Say what you will about the Mass Effect 3 ending controversy. From a political and sociological perspective (heck, let’s throw in rhetorical too), it was a fascinating picture of passionate and devoted content-consumers exerting influence and, more importantly, community ownership, on a powerful content-producer. Did BioWare surrender its artistic integrity? Do players have a right to demand an ending they find suitable? What does “game ending” even mean when applied to a branching narrative experience? These are genuinely interesting questions, and they’re typical of the questions that frame much of the broad and ongoing conversation about games. This, too, is a good thing.

It's good to ruminate
Lately I’ve noticed some writers leading off their essays on “games as art” or other ruminations on game aesthetics with something like “I know everybody’s sick of this topic by now, but…” That’s a shame. We should stop doing that. Yes, maybe we pounded the “Ebert hates games” nail for too long, and maybe we sometimes dig ratholes leading nowhere.

But Taylor Clark did us a favor when he decried “dumb games” because he sent us scrambling to prove him wrong and to define what makes certain games “smart.” When Tom Bissell wonders, as he did last week, “why so many look at this game [The Witcher 2] and see a pinnacle rather than a careworn template fast-receding” he drives Witcher 2 fans to their keyboards to articulate, with evidence from their own experiences, why he is wrong. I’m sure he knew this would happen, and that, too, is a good thing.
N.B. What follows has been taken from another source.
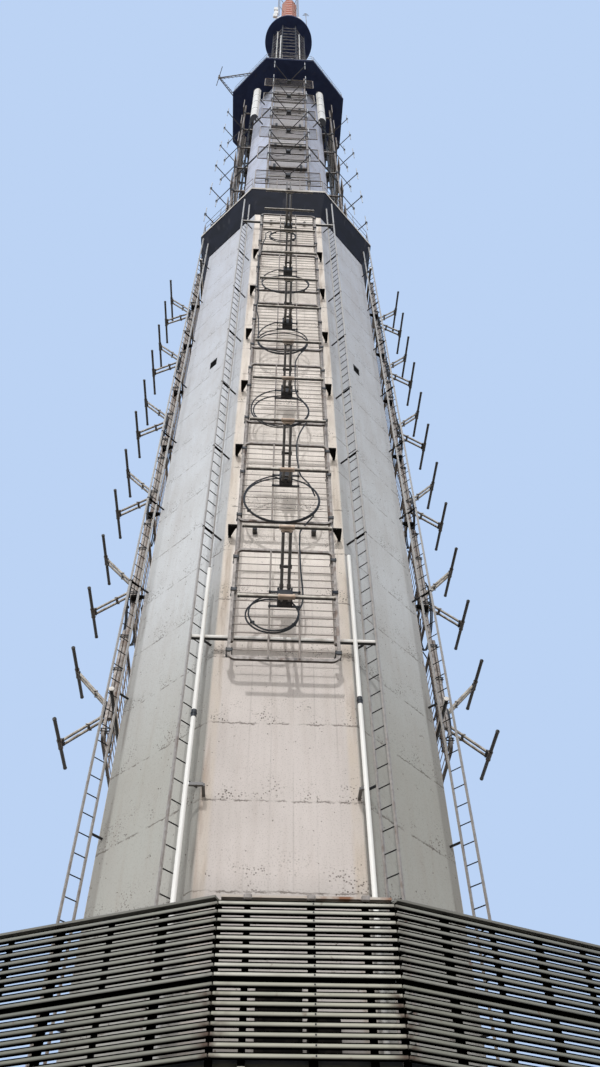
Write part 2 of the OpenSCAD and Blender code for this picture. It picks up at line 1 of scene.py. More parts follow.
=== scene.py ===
# %% [markdown]
# # A radio mast, scale model at 1:10
#
# The real mast is a concrete shaft of about 91 m. It stands on a low podium with a louvred
# screen, carries rows of dipole antennas up its faces, and ends in a steel lattice, a round
# collar and an orange column. Here one millimetre stands for one centimetre, so every size in
# a comment is a model size. The solids come packed from the part's source. This notebook adds
# the finishes and the small fittings that the solids leave out.

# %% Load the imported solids
import bpy, bmesh
from math import radians, sin, cos, pi
from mathutils import Matrix, Vector


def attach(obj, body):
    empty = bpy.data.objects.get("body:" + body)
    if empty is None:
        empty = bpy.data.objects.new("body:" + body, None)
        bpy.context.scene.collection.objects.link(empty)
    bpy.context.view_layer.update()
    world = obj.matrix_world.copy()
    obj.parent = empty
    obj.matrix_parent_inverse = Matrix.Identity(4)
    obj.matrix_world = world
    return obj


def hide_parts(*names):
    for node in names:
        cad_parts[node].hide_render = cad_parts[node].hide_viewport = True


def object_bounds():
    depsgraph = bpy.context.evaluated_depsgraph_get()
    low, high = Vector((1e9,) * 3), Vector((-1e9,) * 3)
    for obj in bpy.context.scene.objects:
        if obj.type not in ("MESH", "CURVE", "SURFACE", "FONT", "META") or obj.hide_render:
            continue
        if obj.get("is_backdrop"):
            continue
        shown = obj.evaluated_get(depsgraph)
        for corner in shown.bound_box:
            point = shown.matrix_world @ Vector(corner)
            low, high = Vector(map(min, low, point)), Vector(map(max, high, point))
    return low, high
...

I wish we wrangled over the American Theater this way. That conversation occurs in cafes and at restaurant tables, but nowhere to the degree or depth that I see happen regularly about games. I can have a vigorous chat with my fellow academics at a theater conference, but, really, what’s the point of that? It’s an island we visit once a year, and then we all return home.

If Theater is high art in an echo chamber, and video games are low art in a cacophony, I’ll take the cacophony. The great video game conversation is happening 24/7 worldwide - rants, fanboys, and flamewars included. It's a wholesome cacophony and an irrepressible sign of life.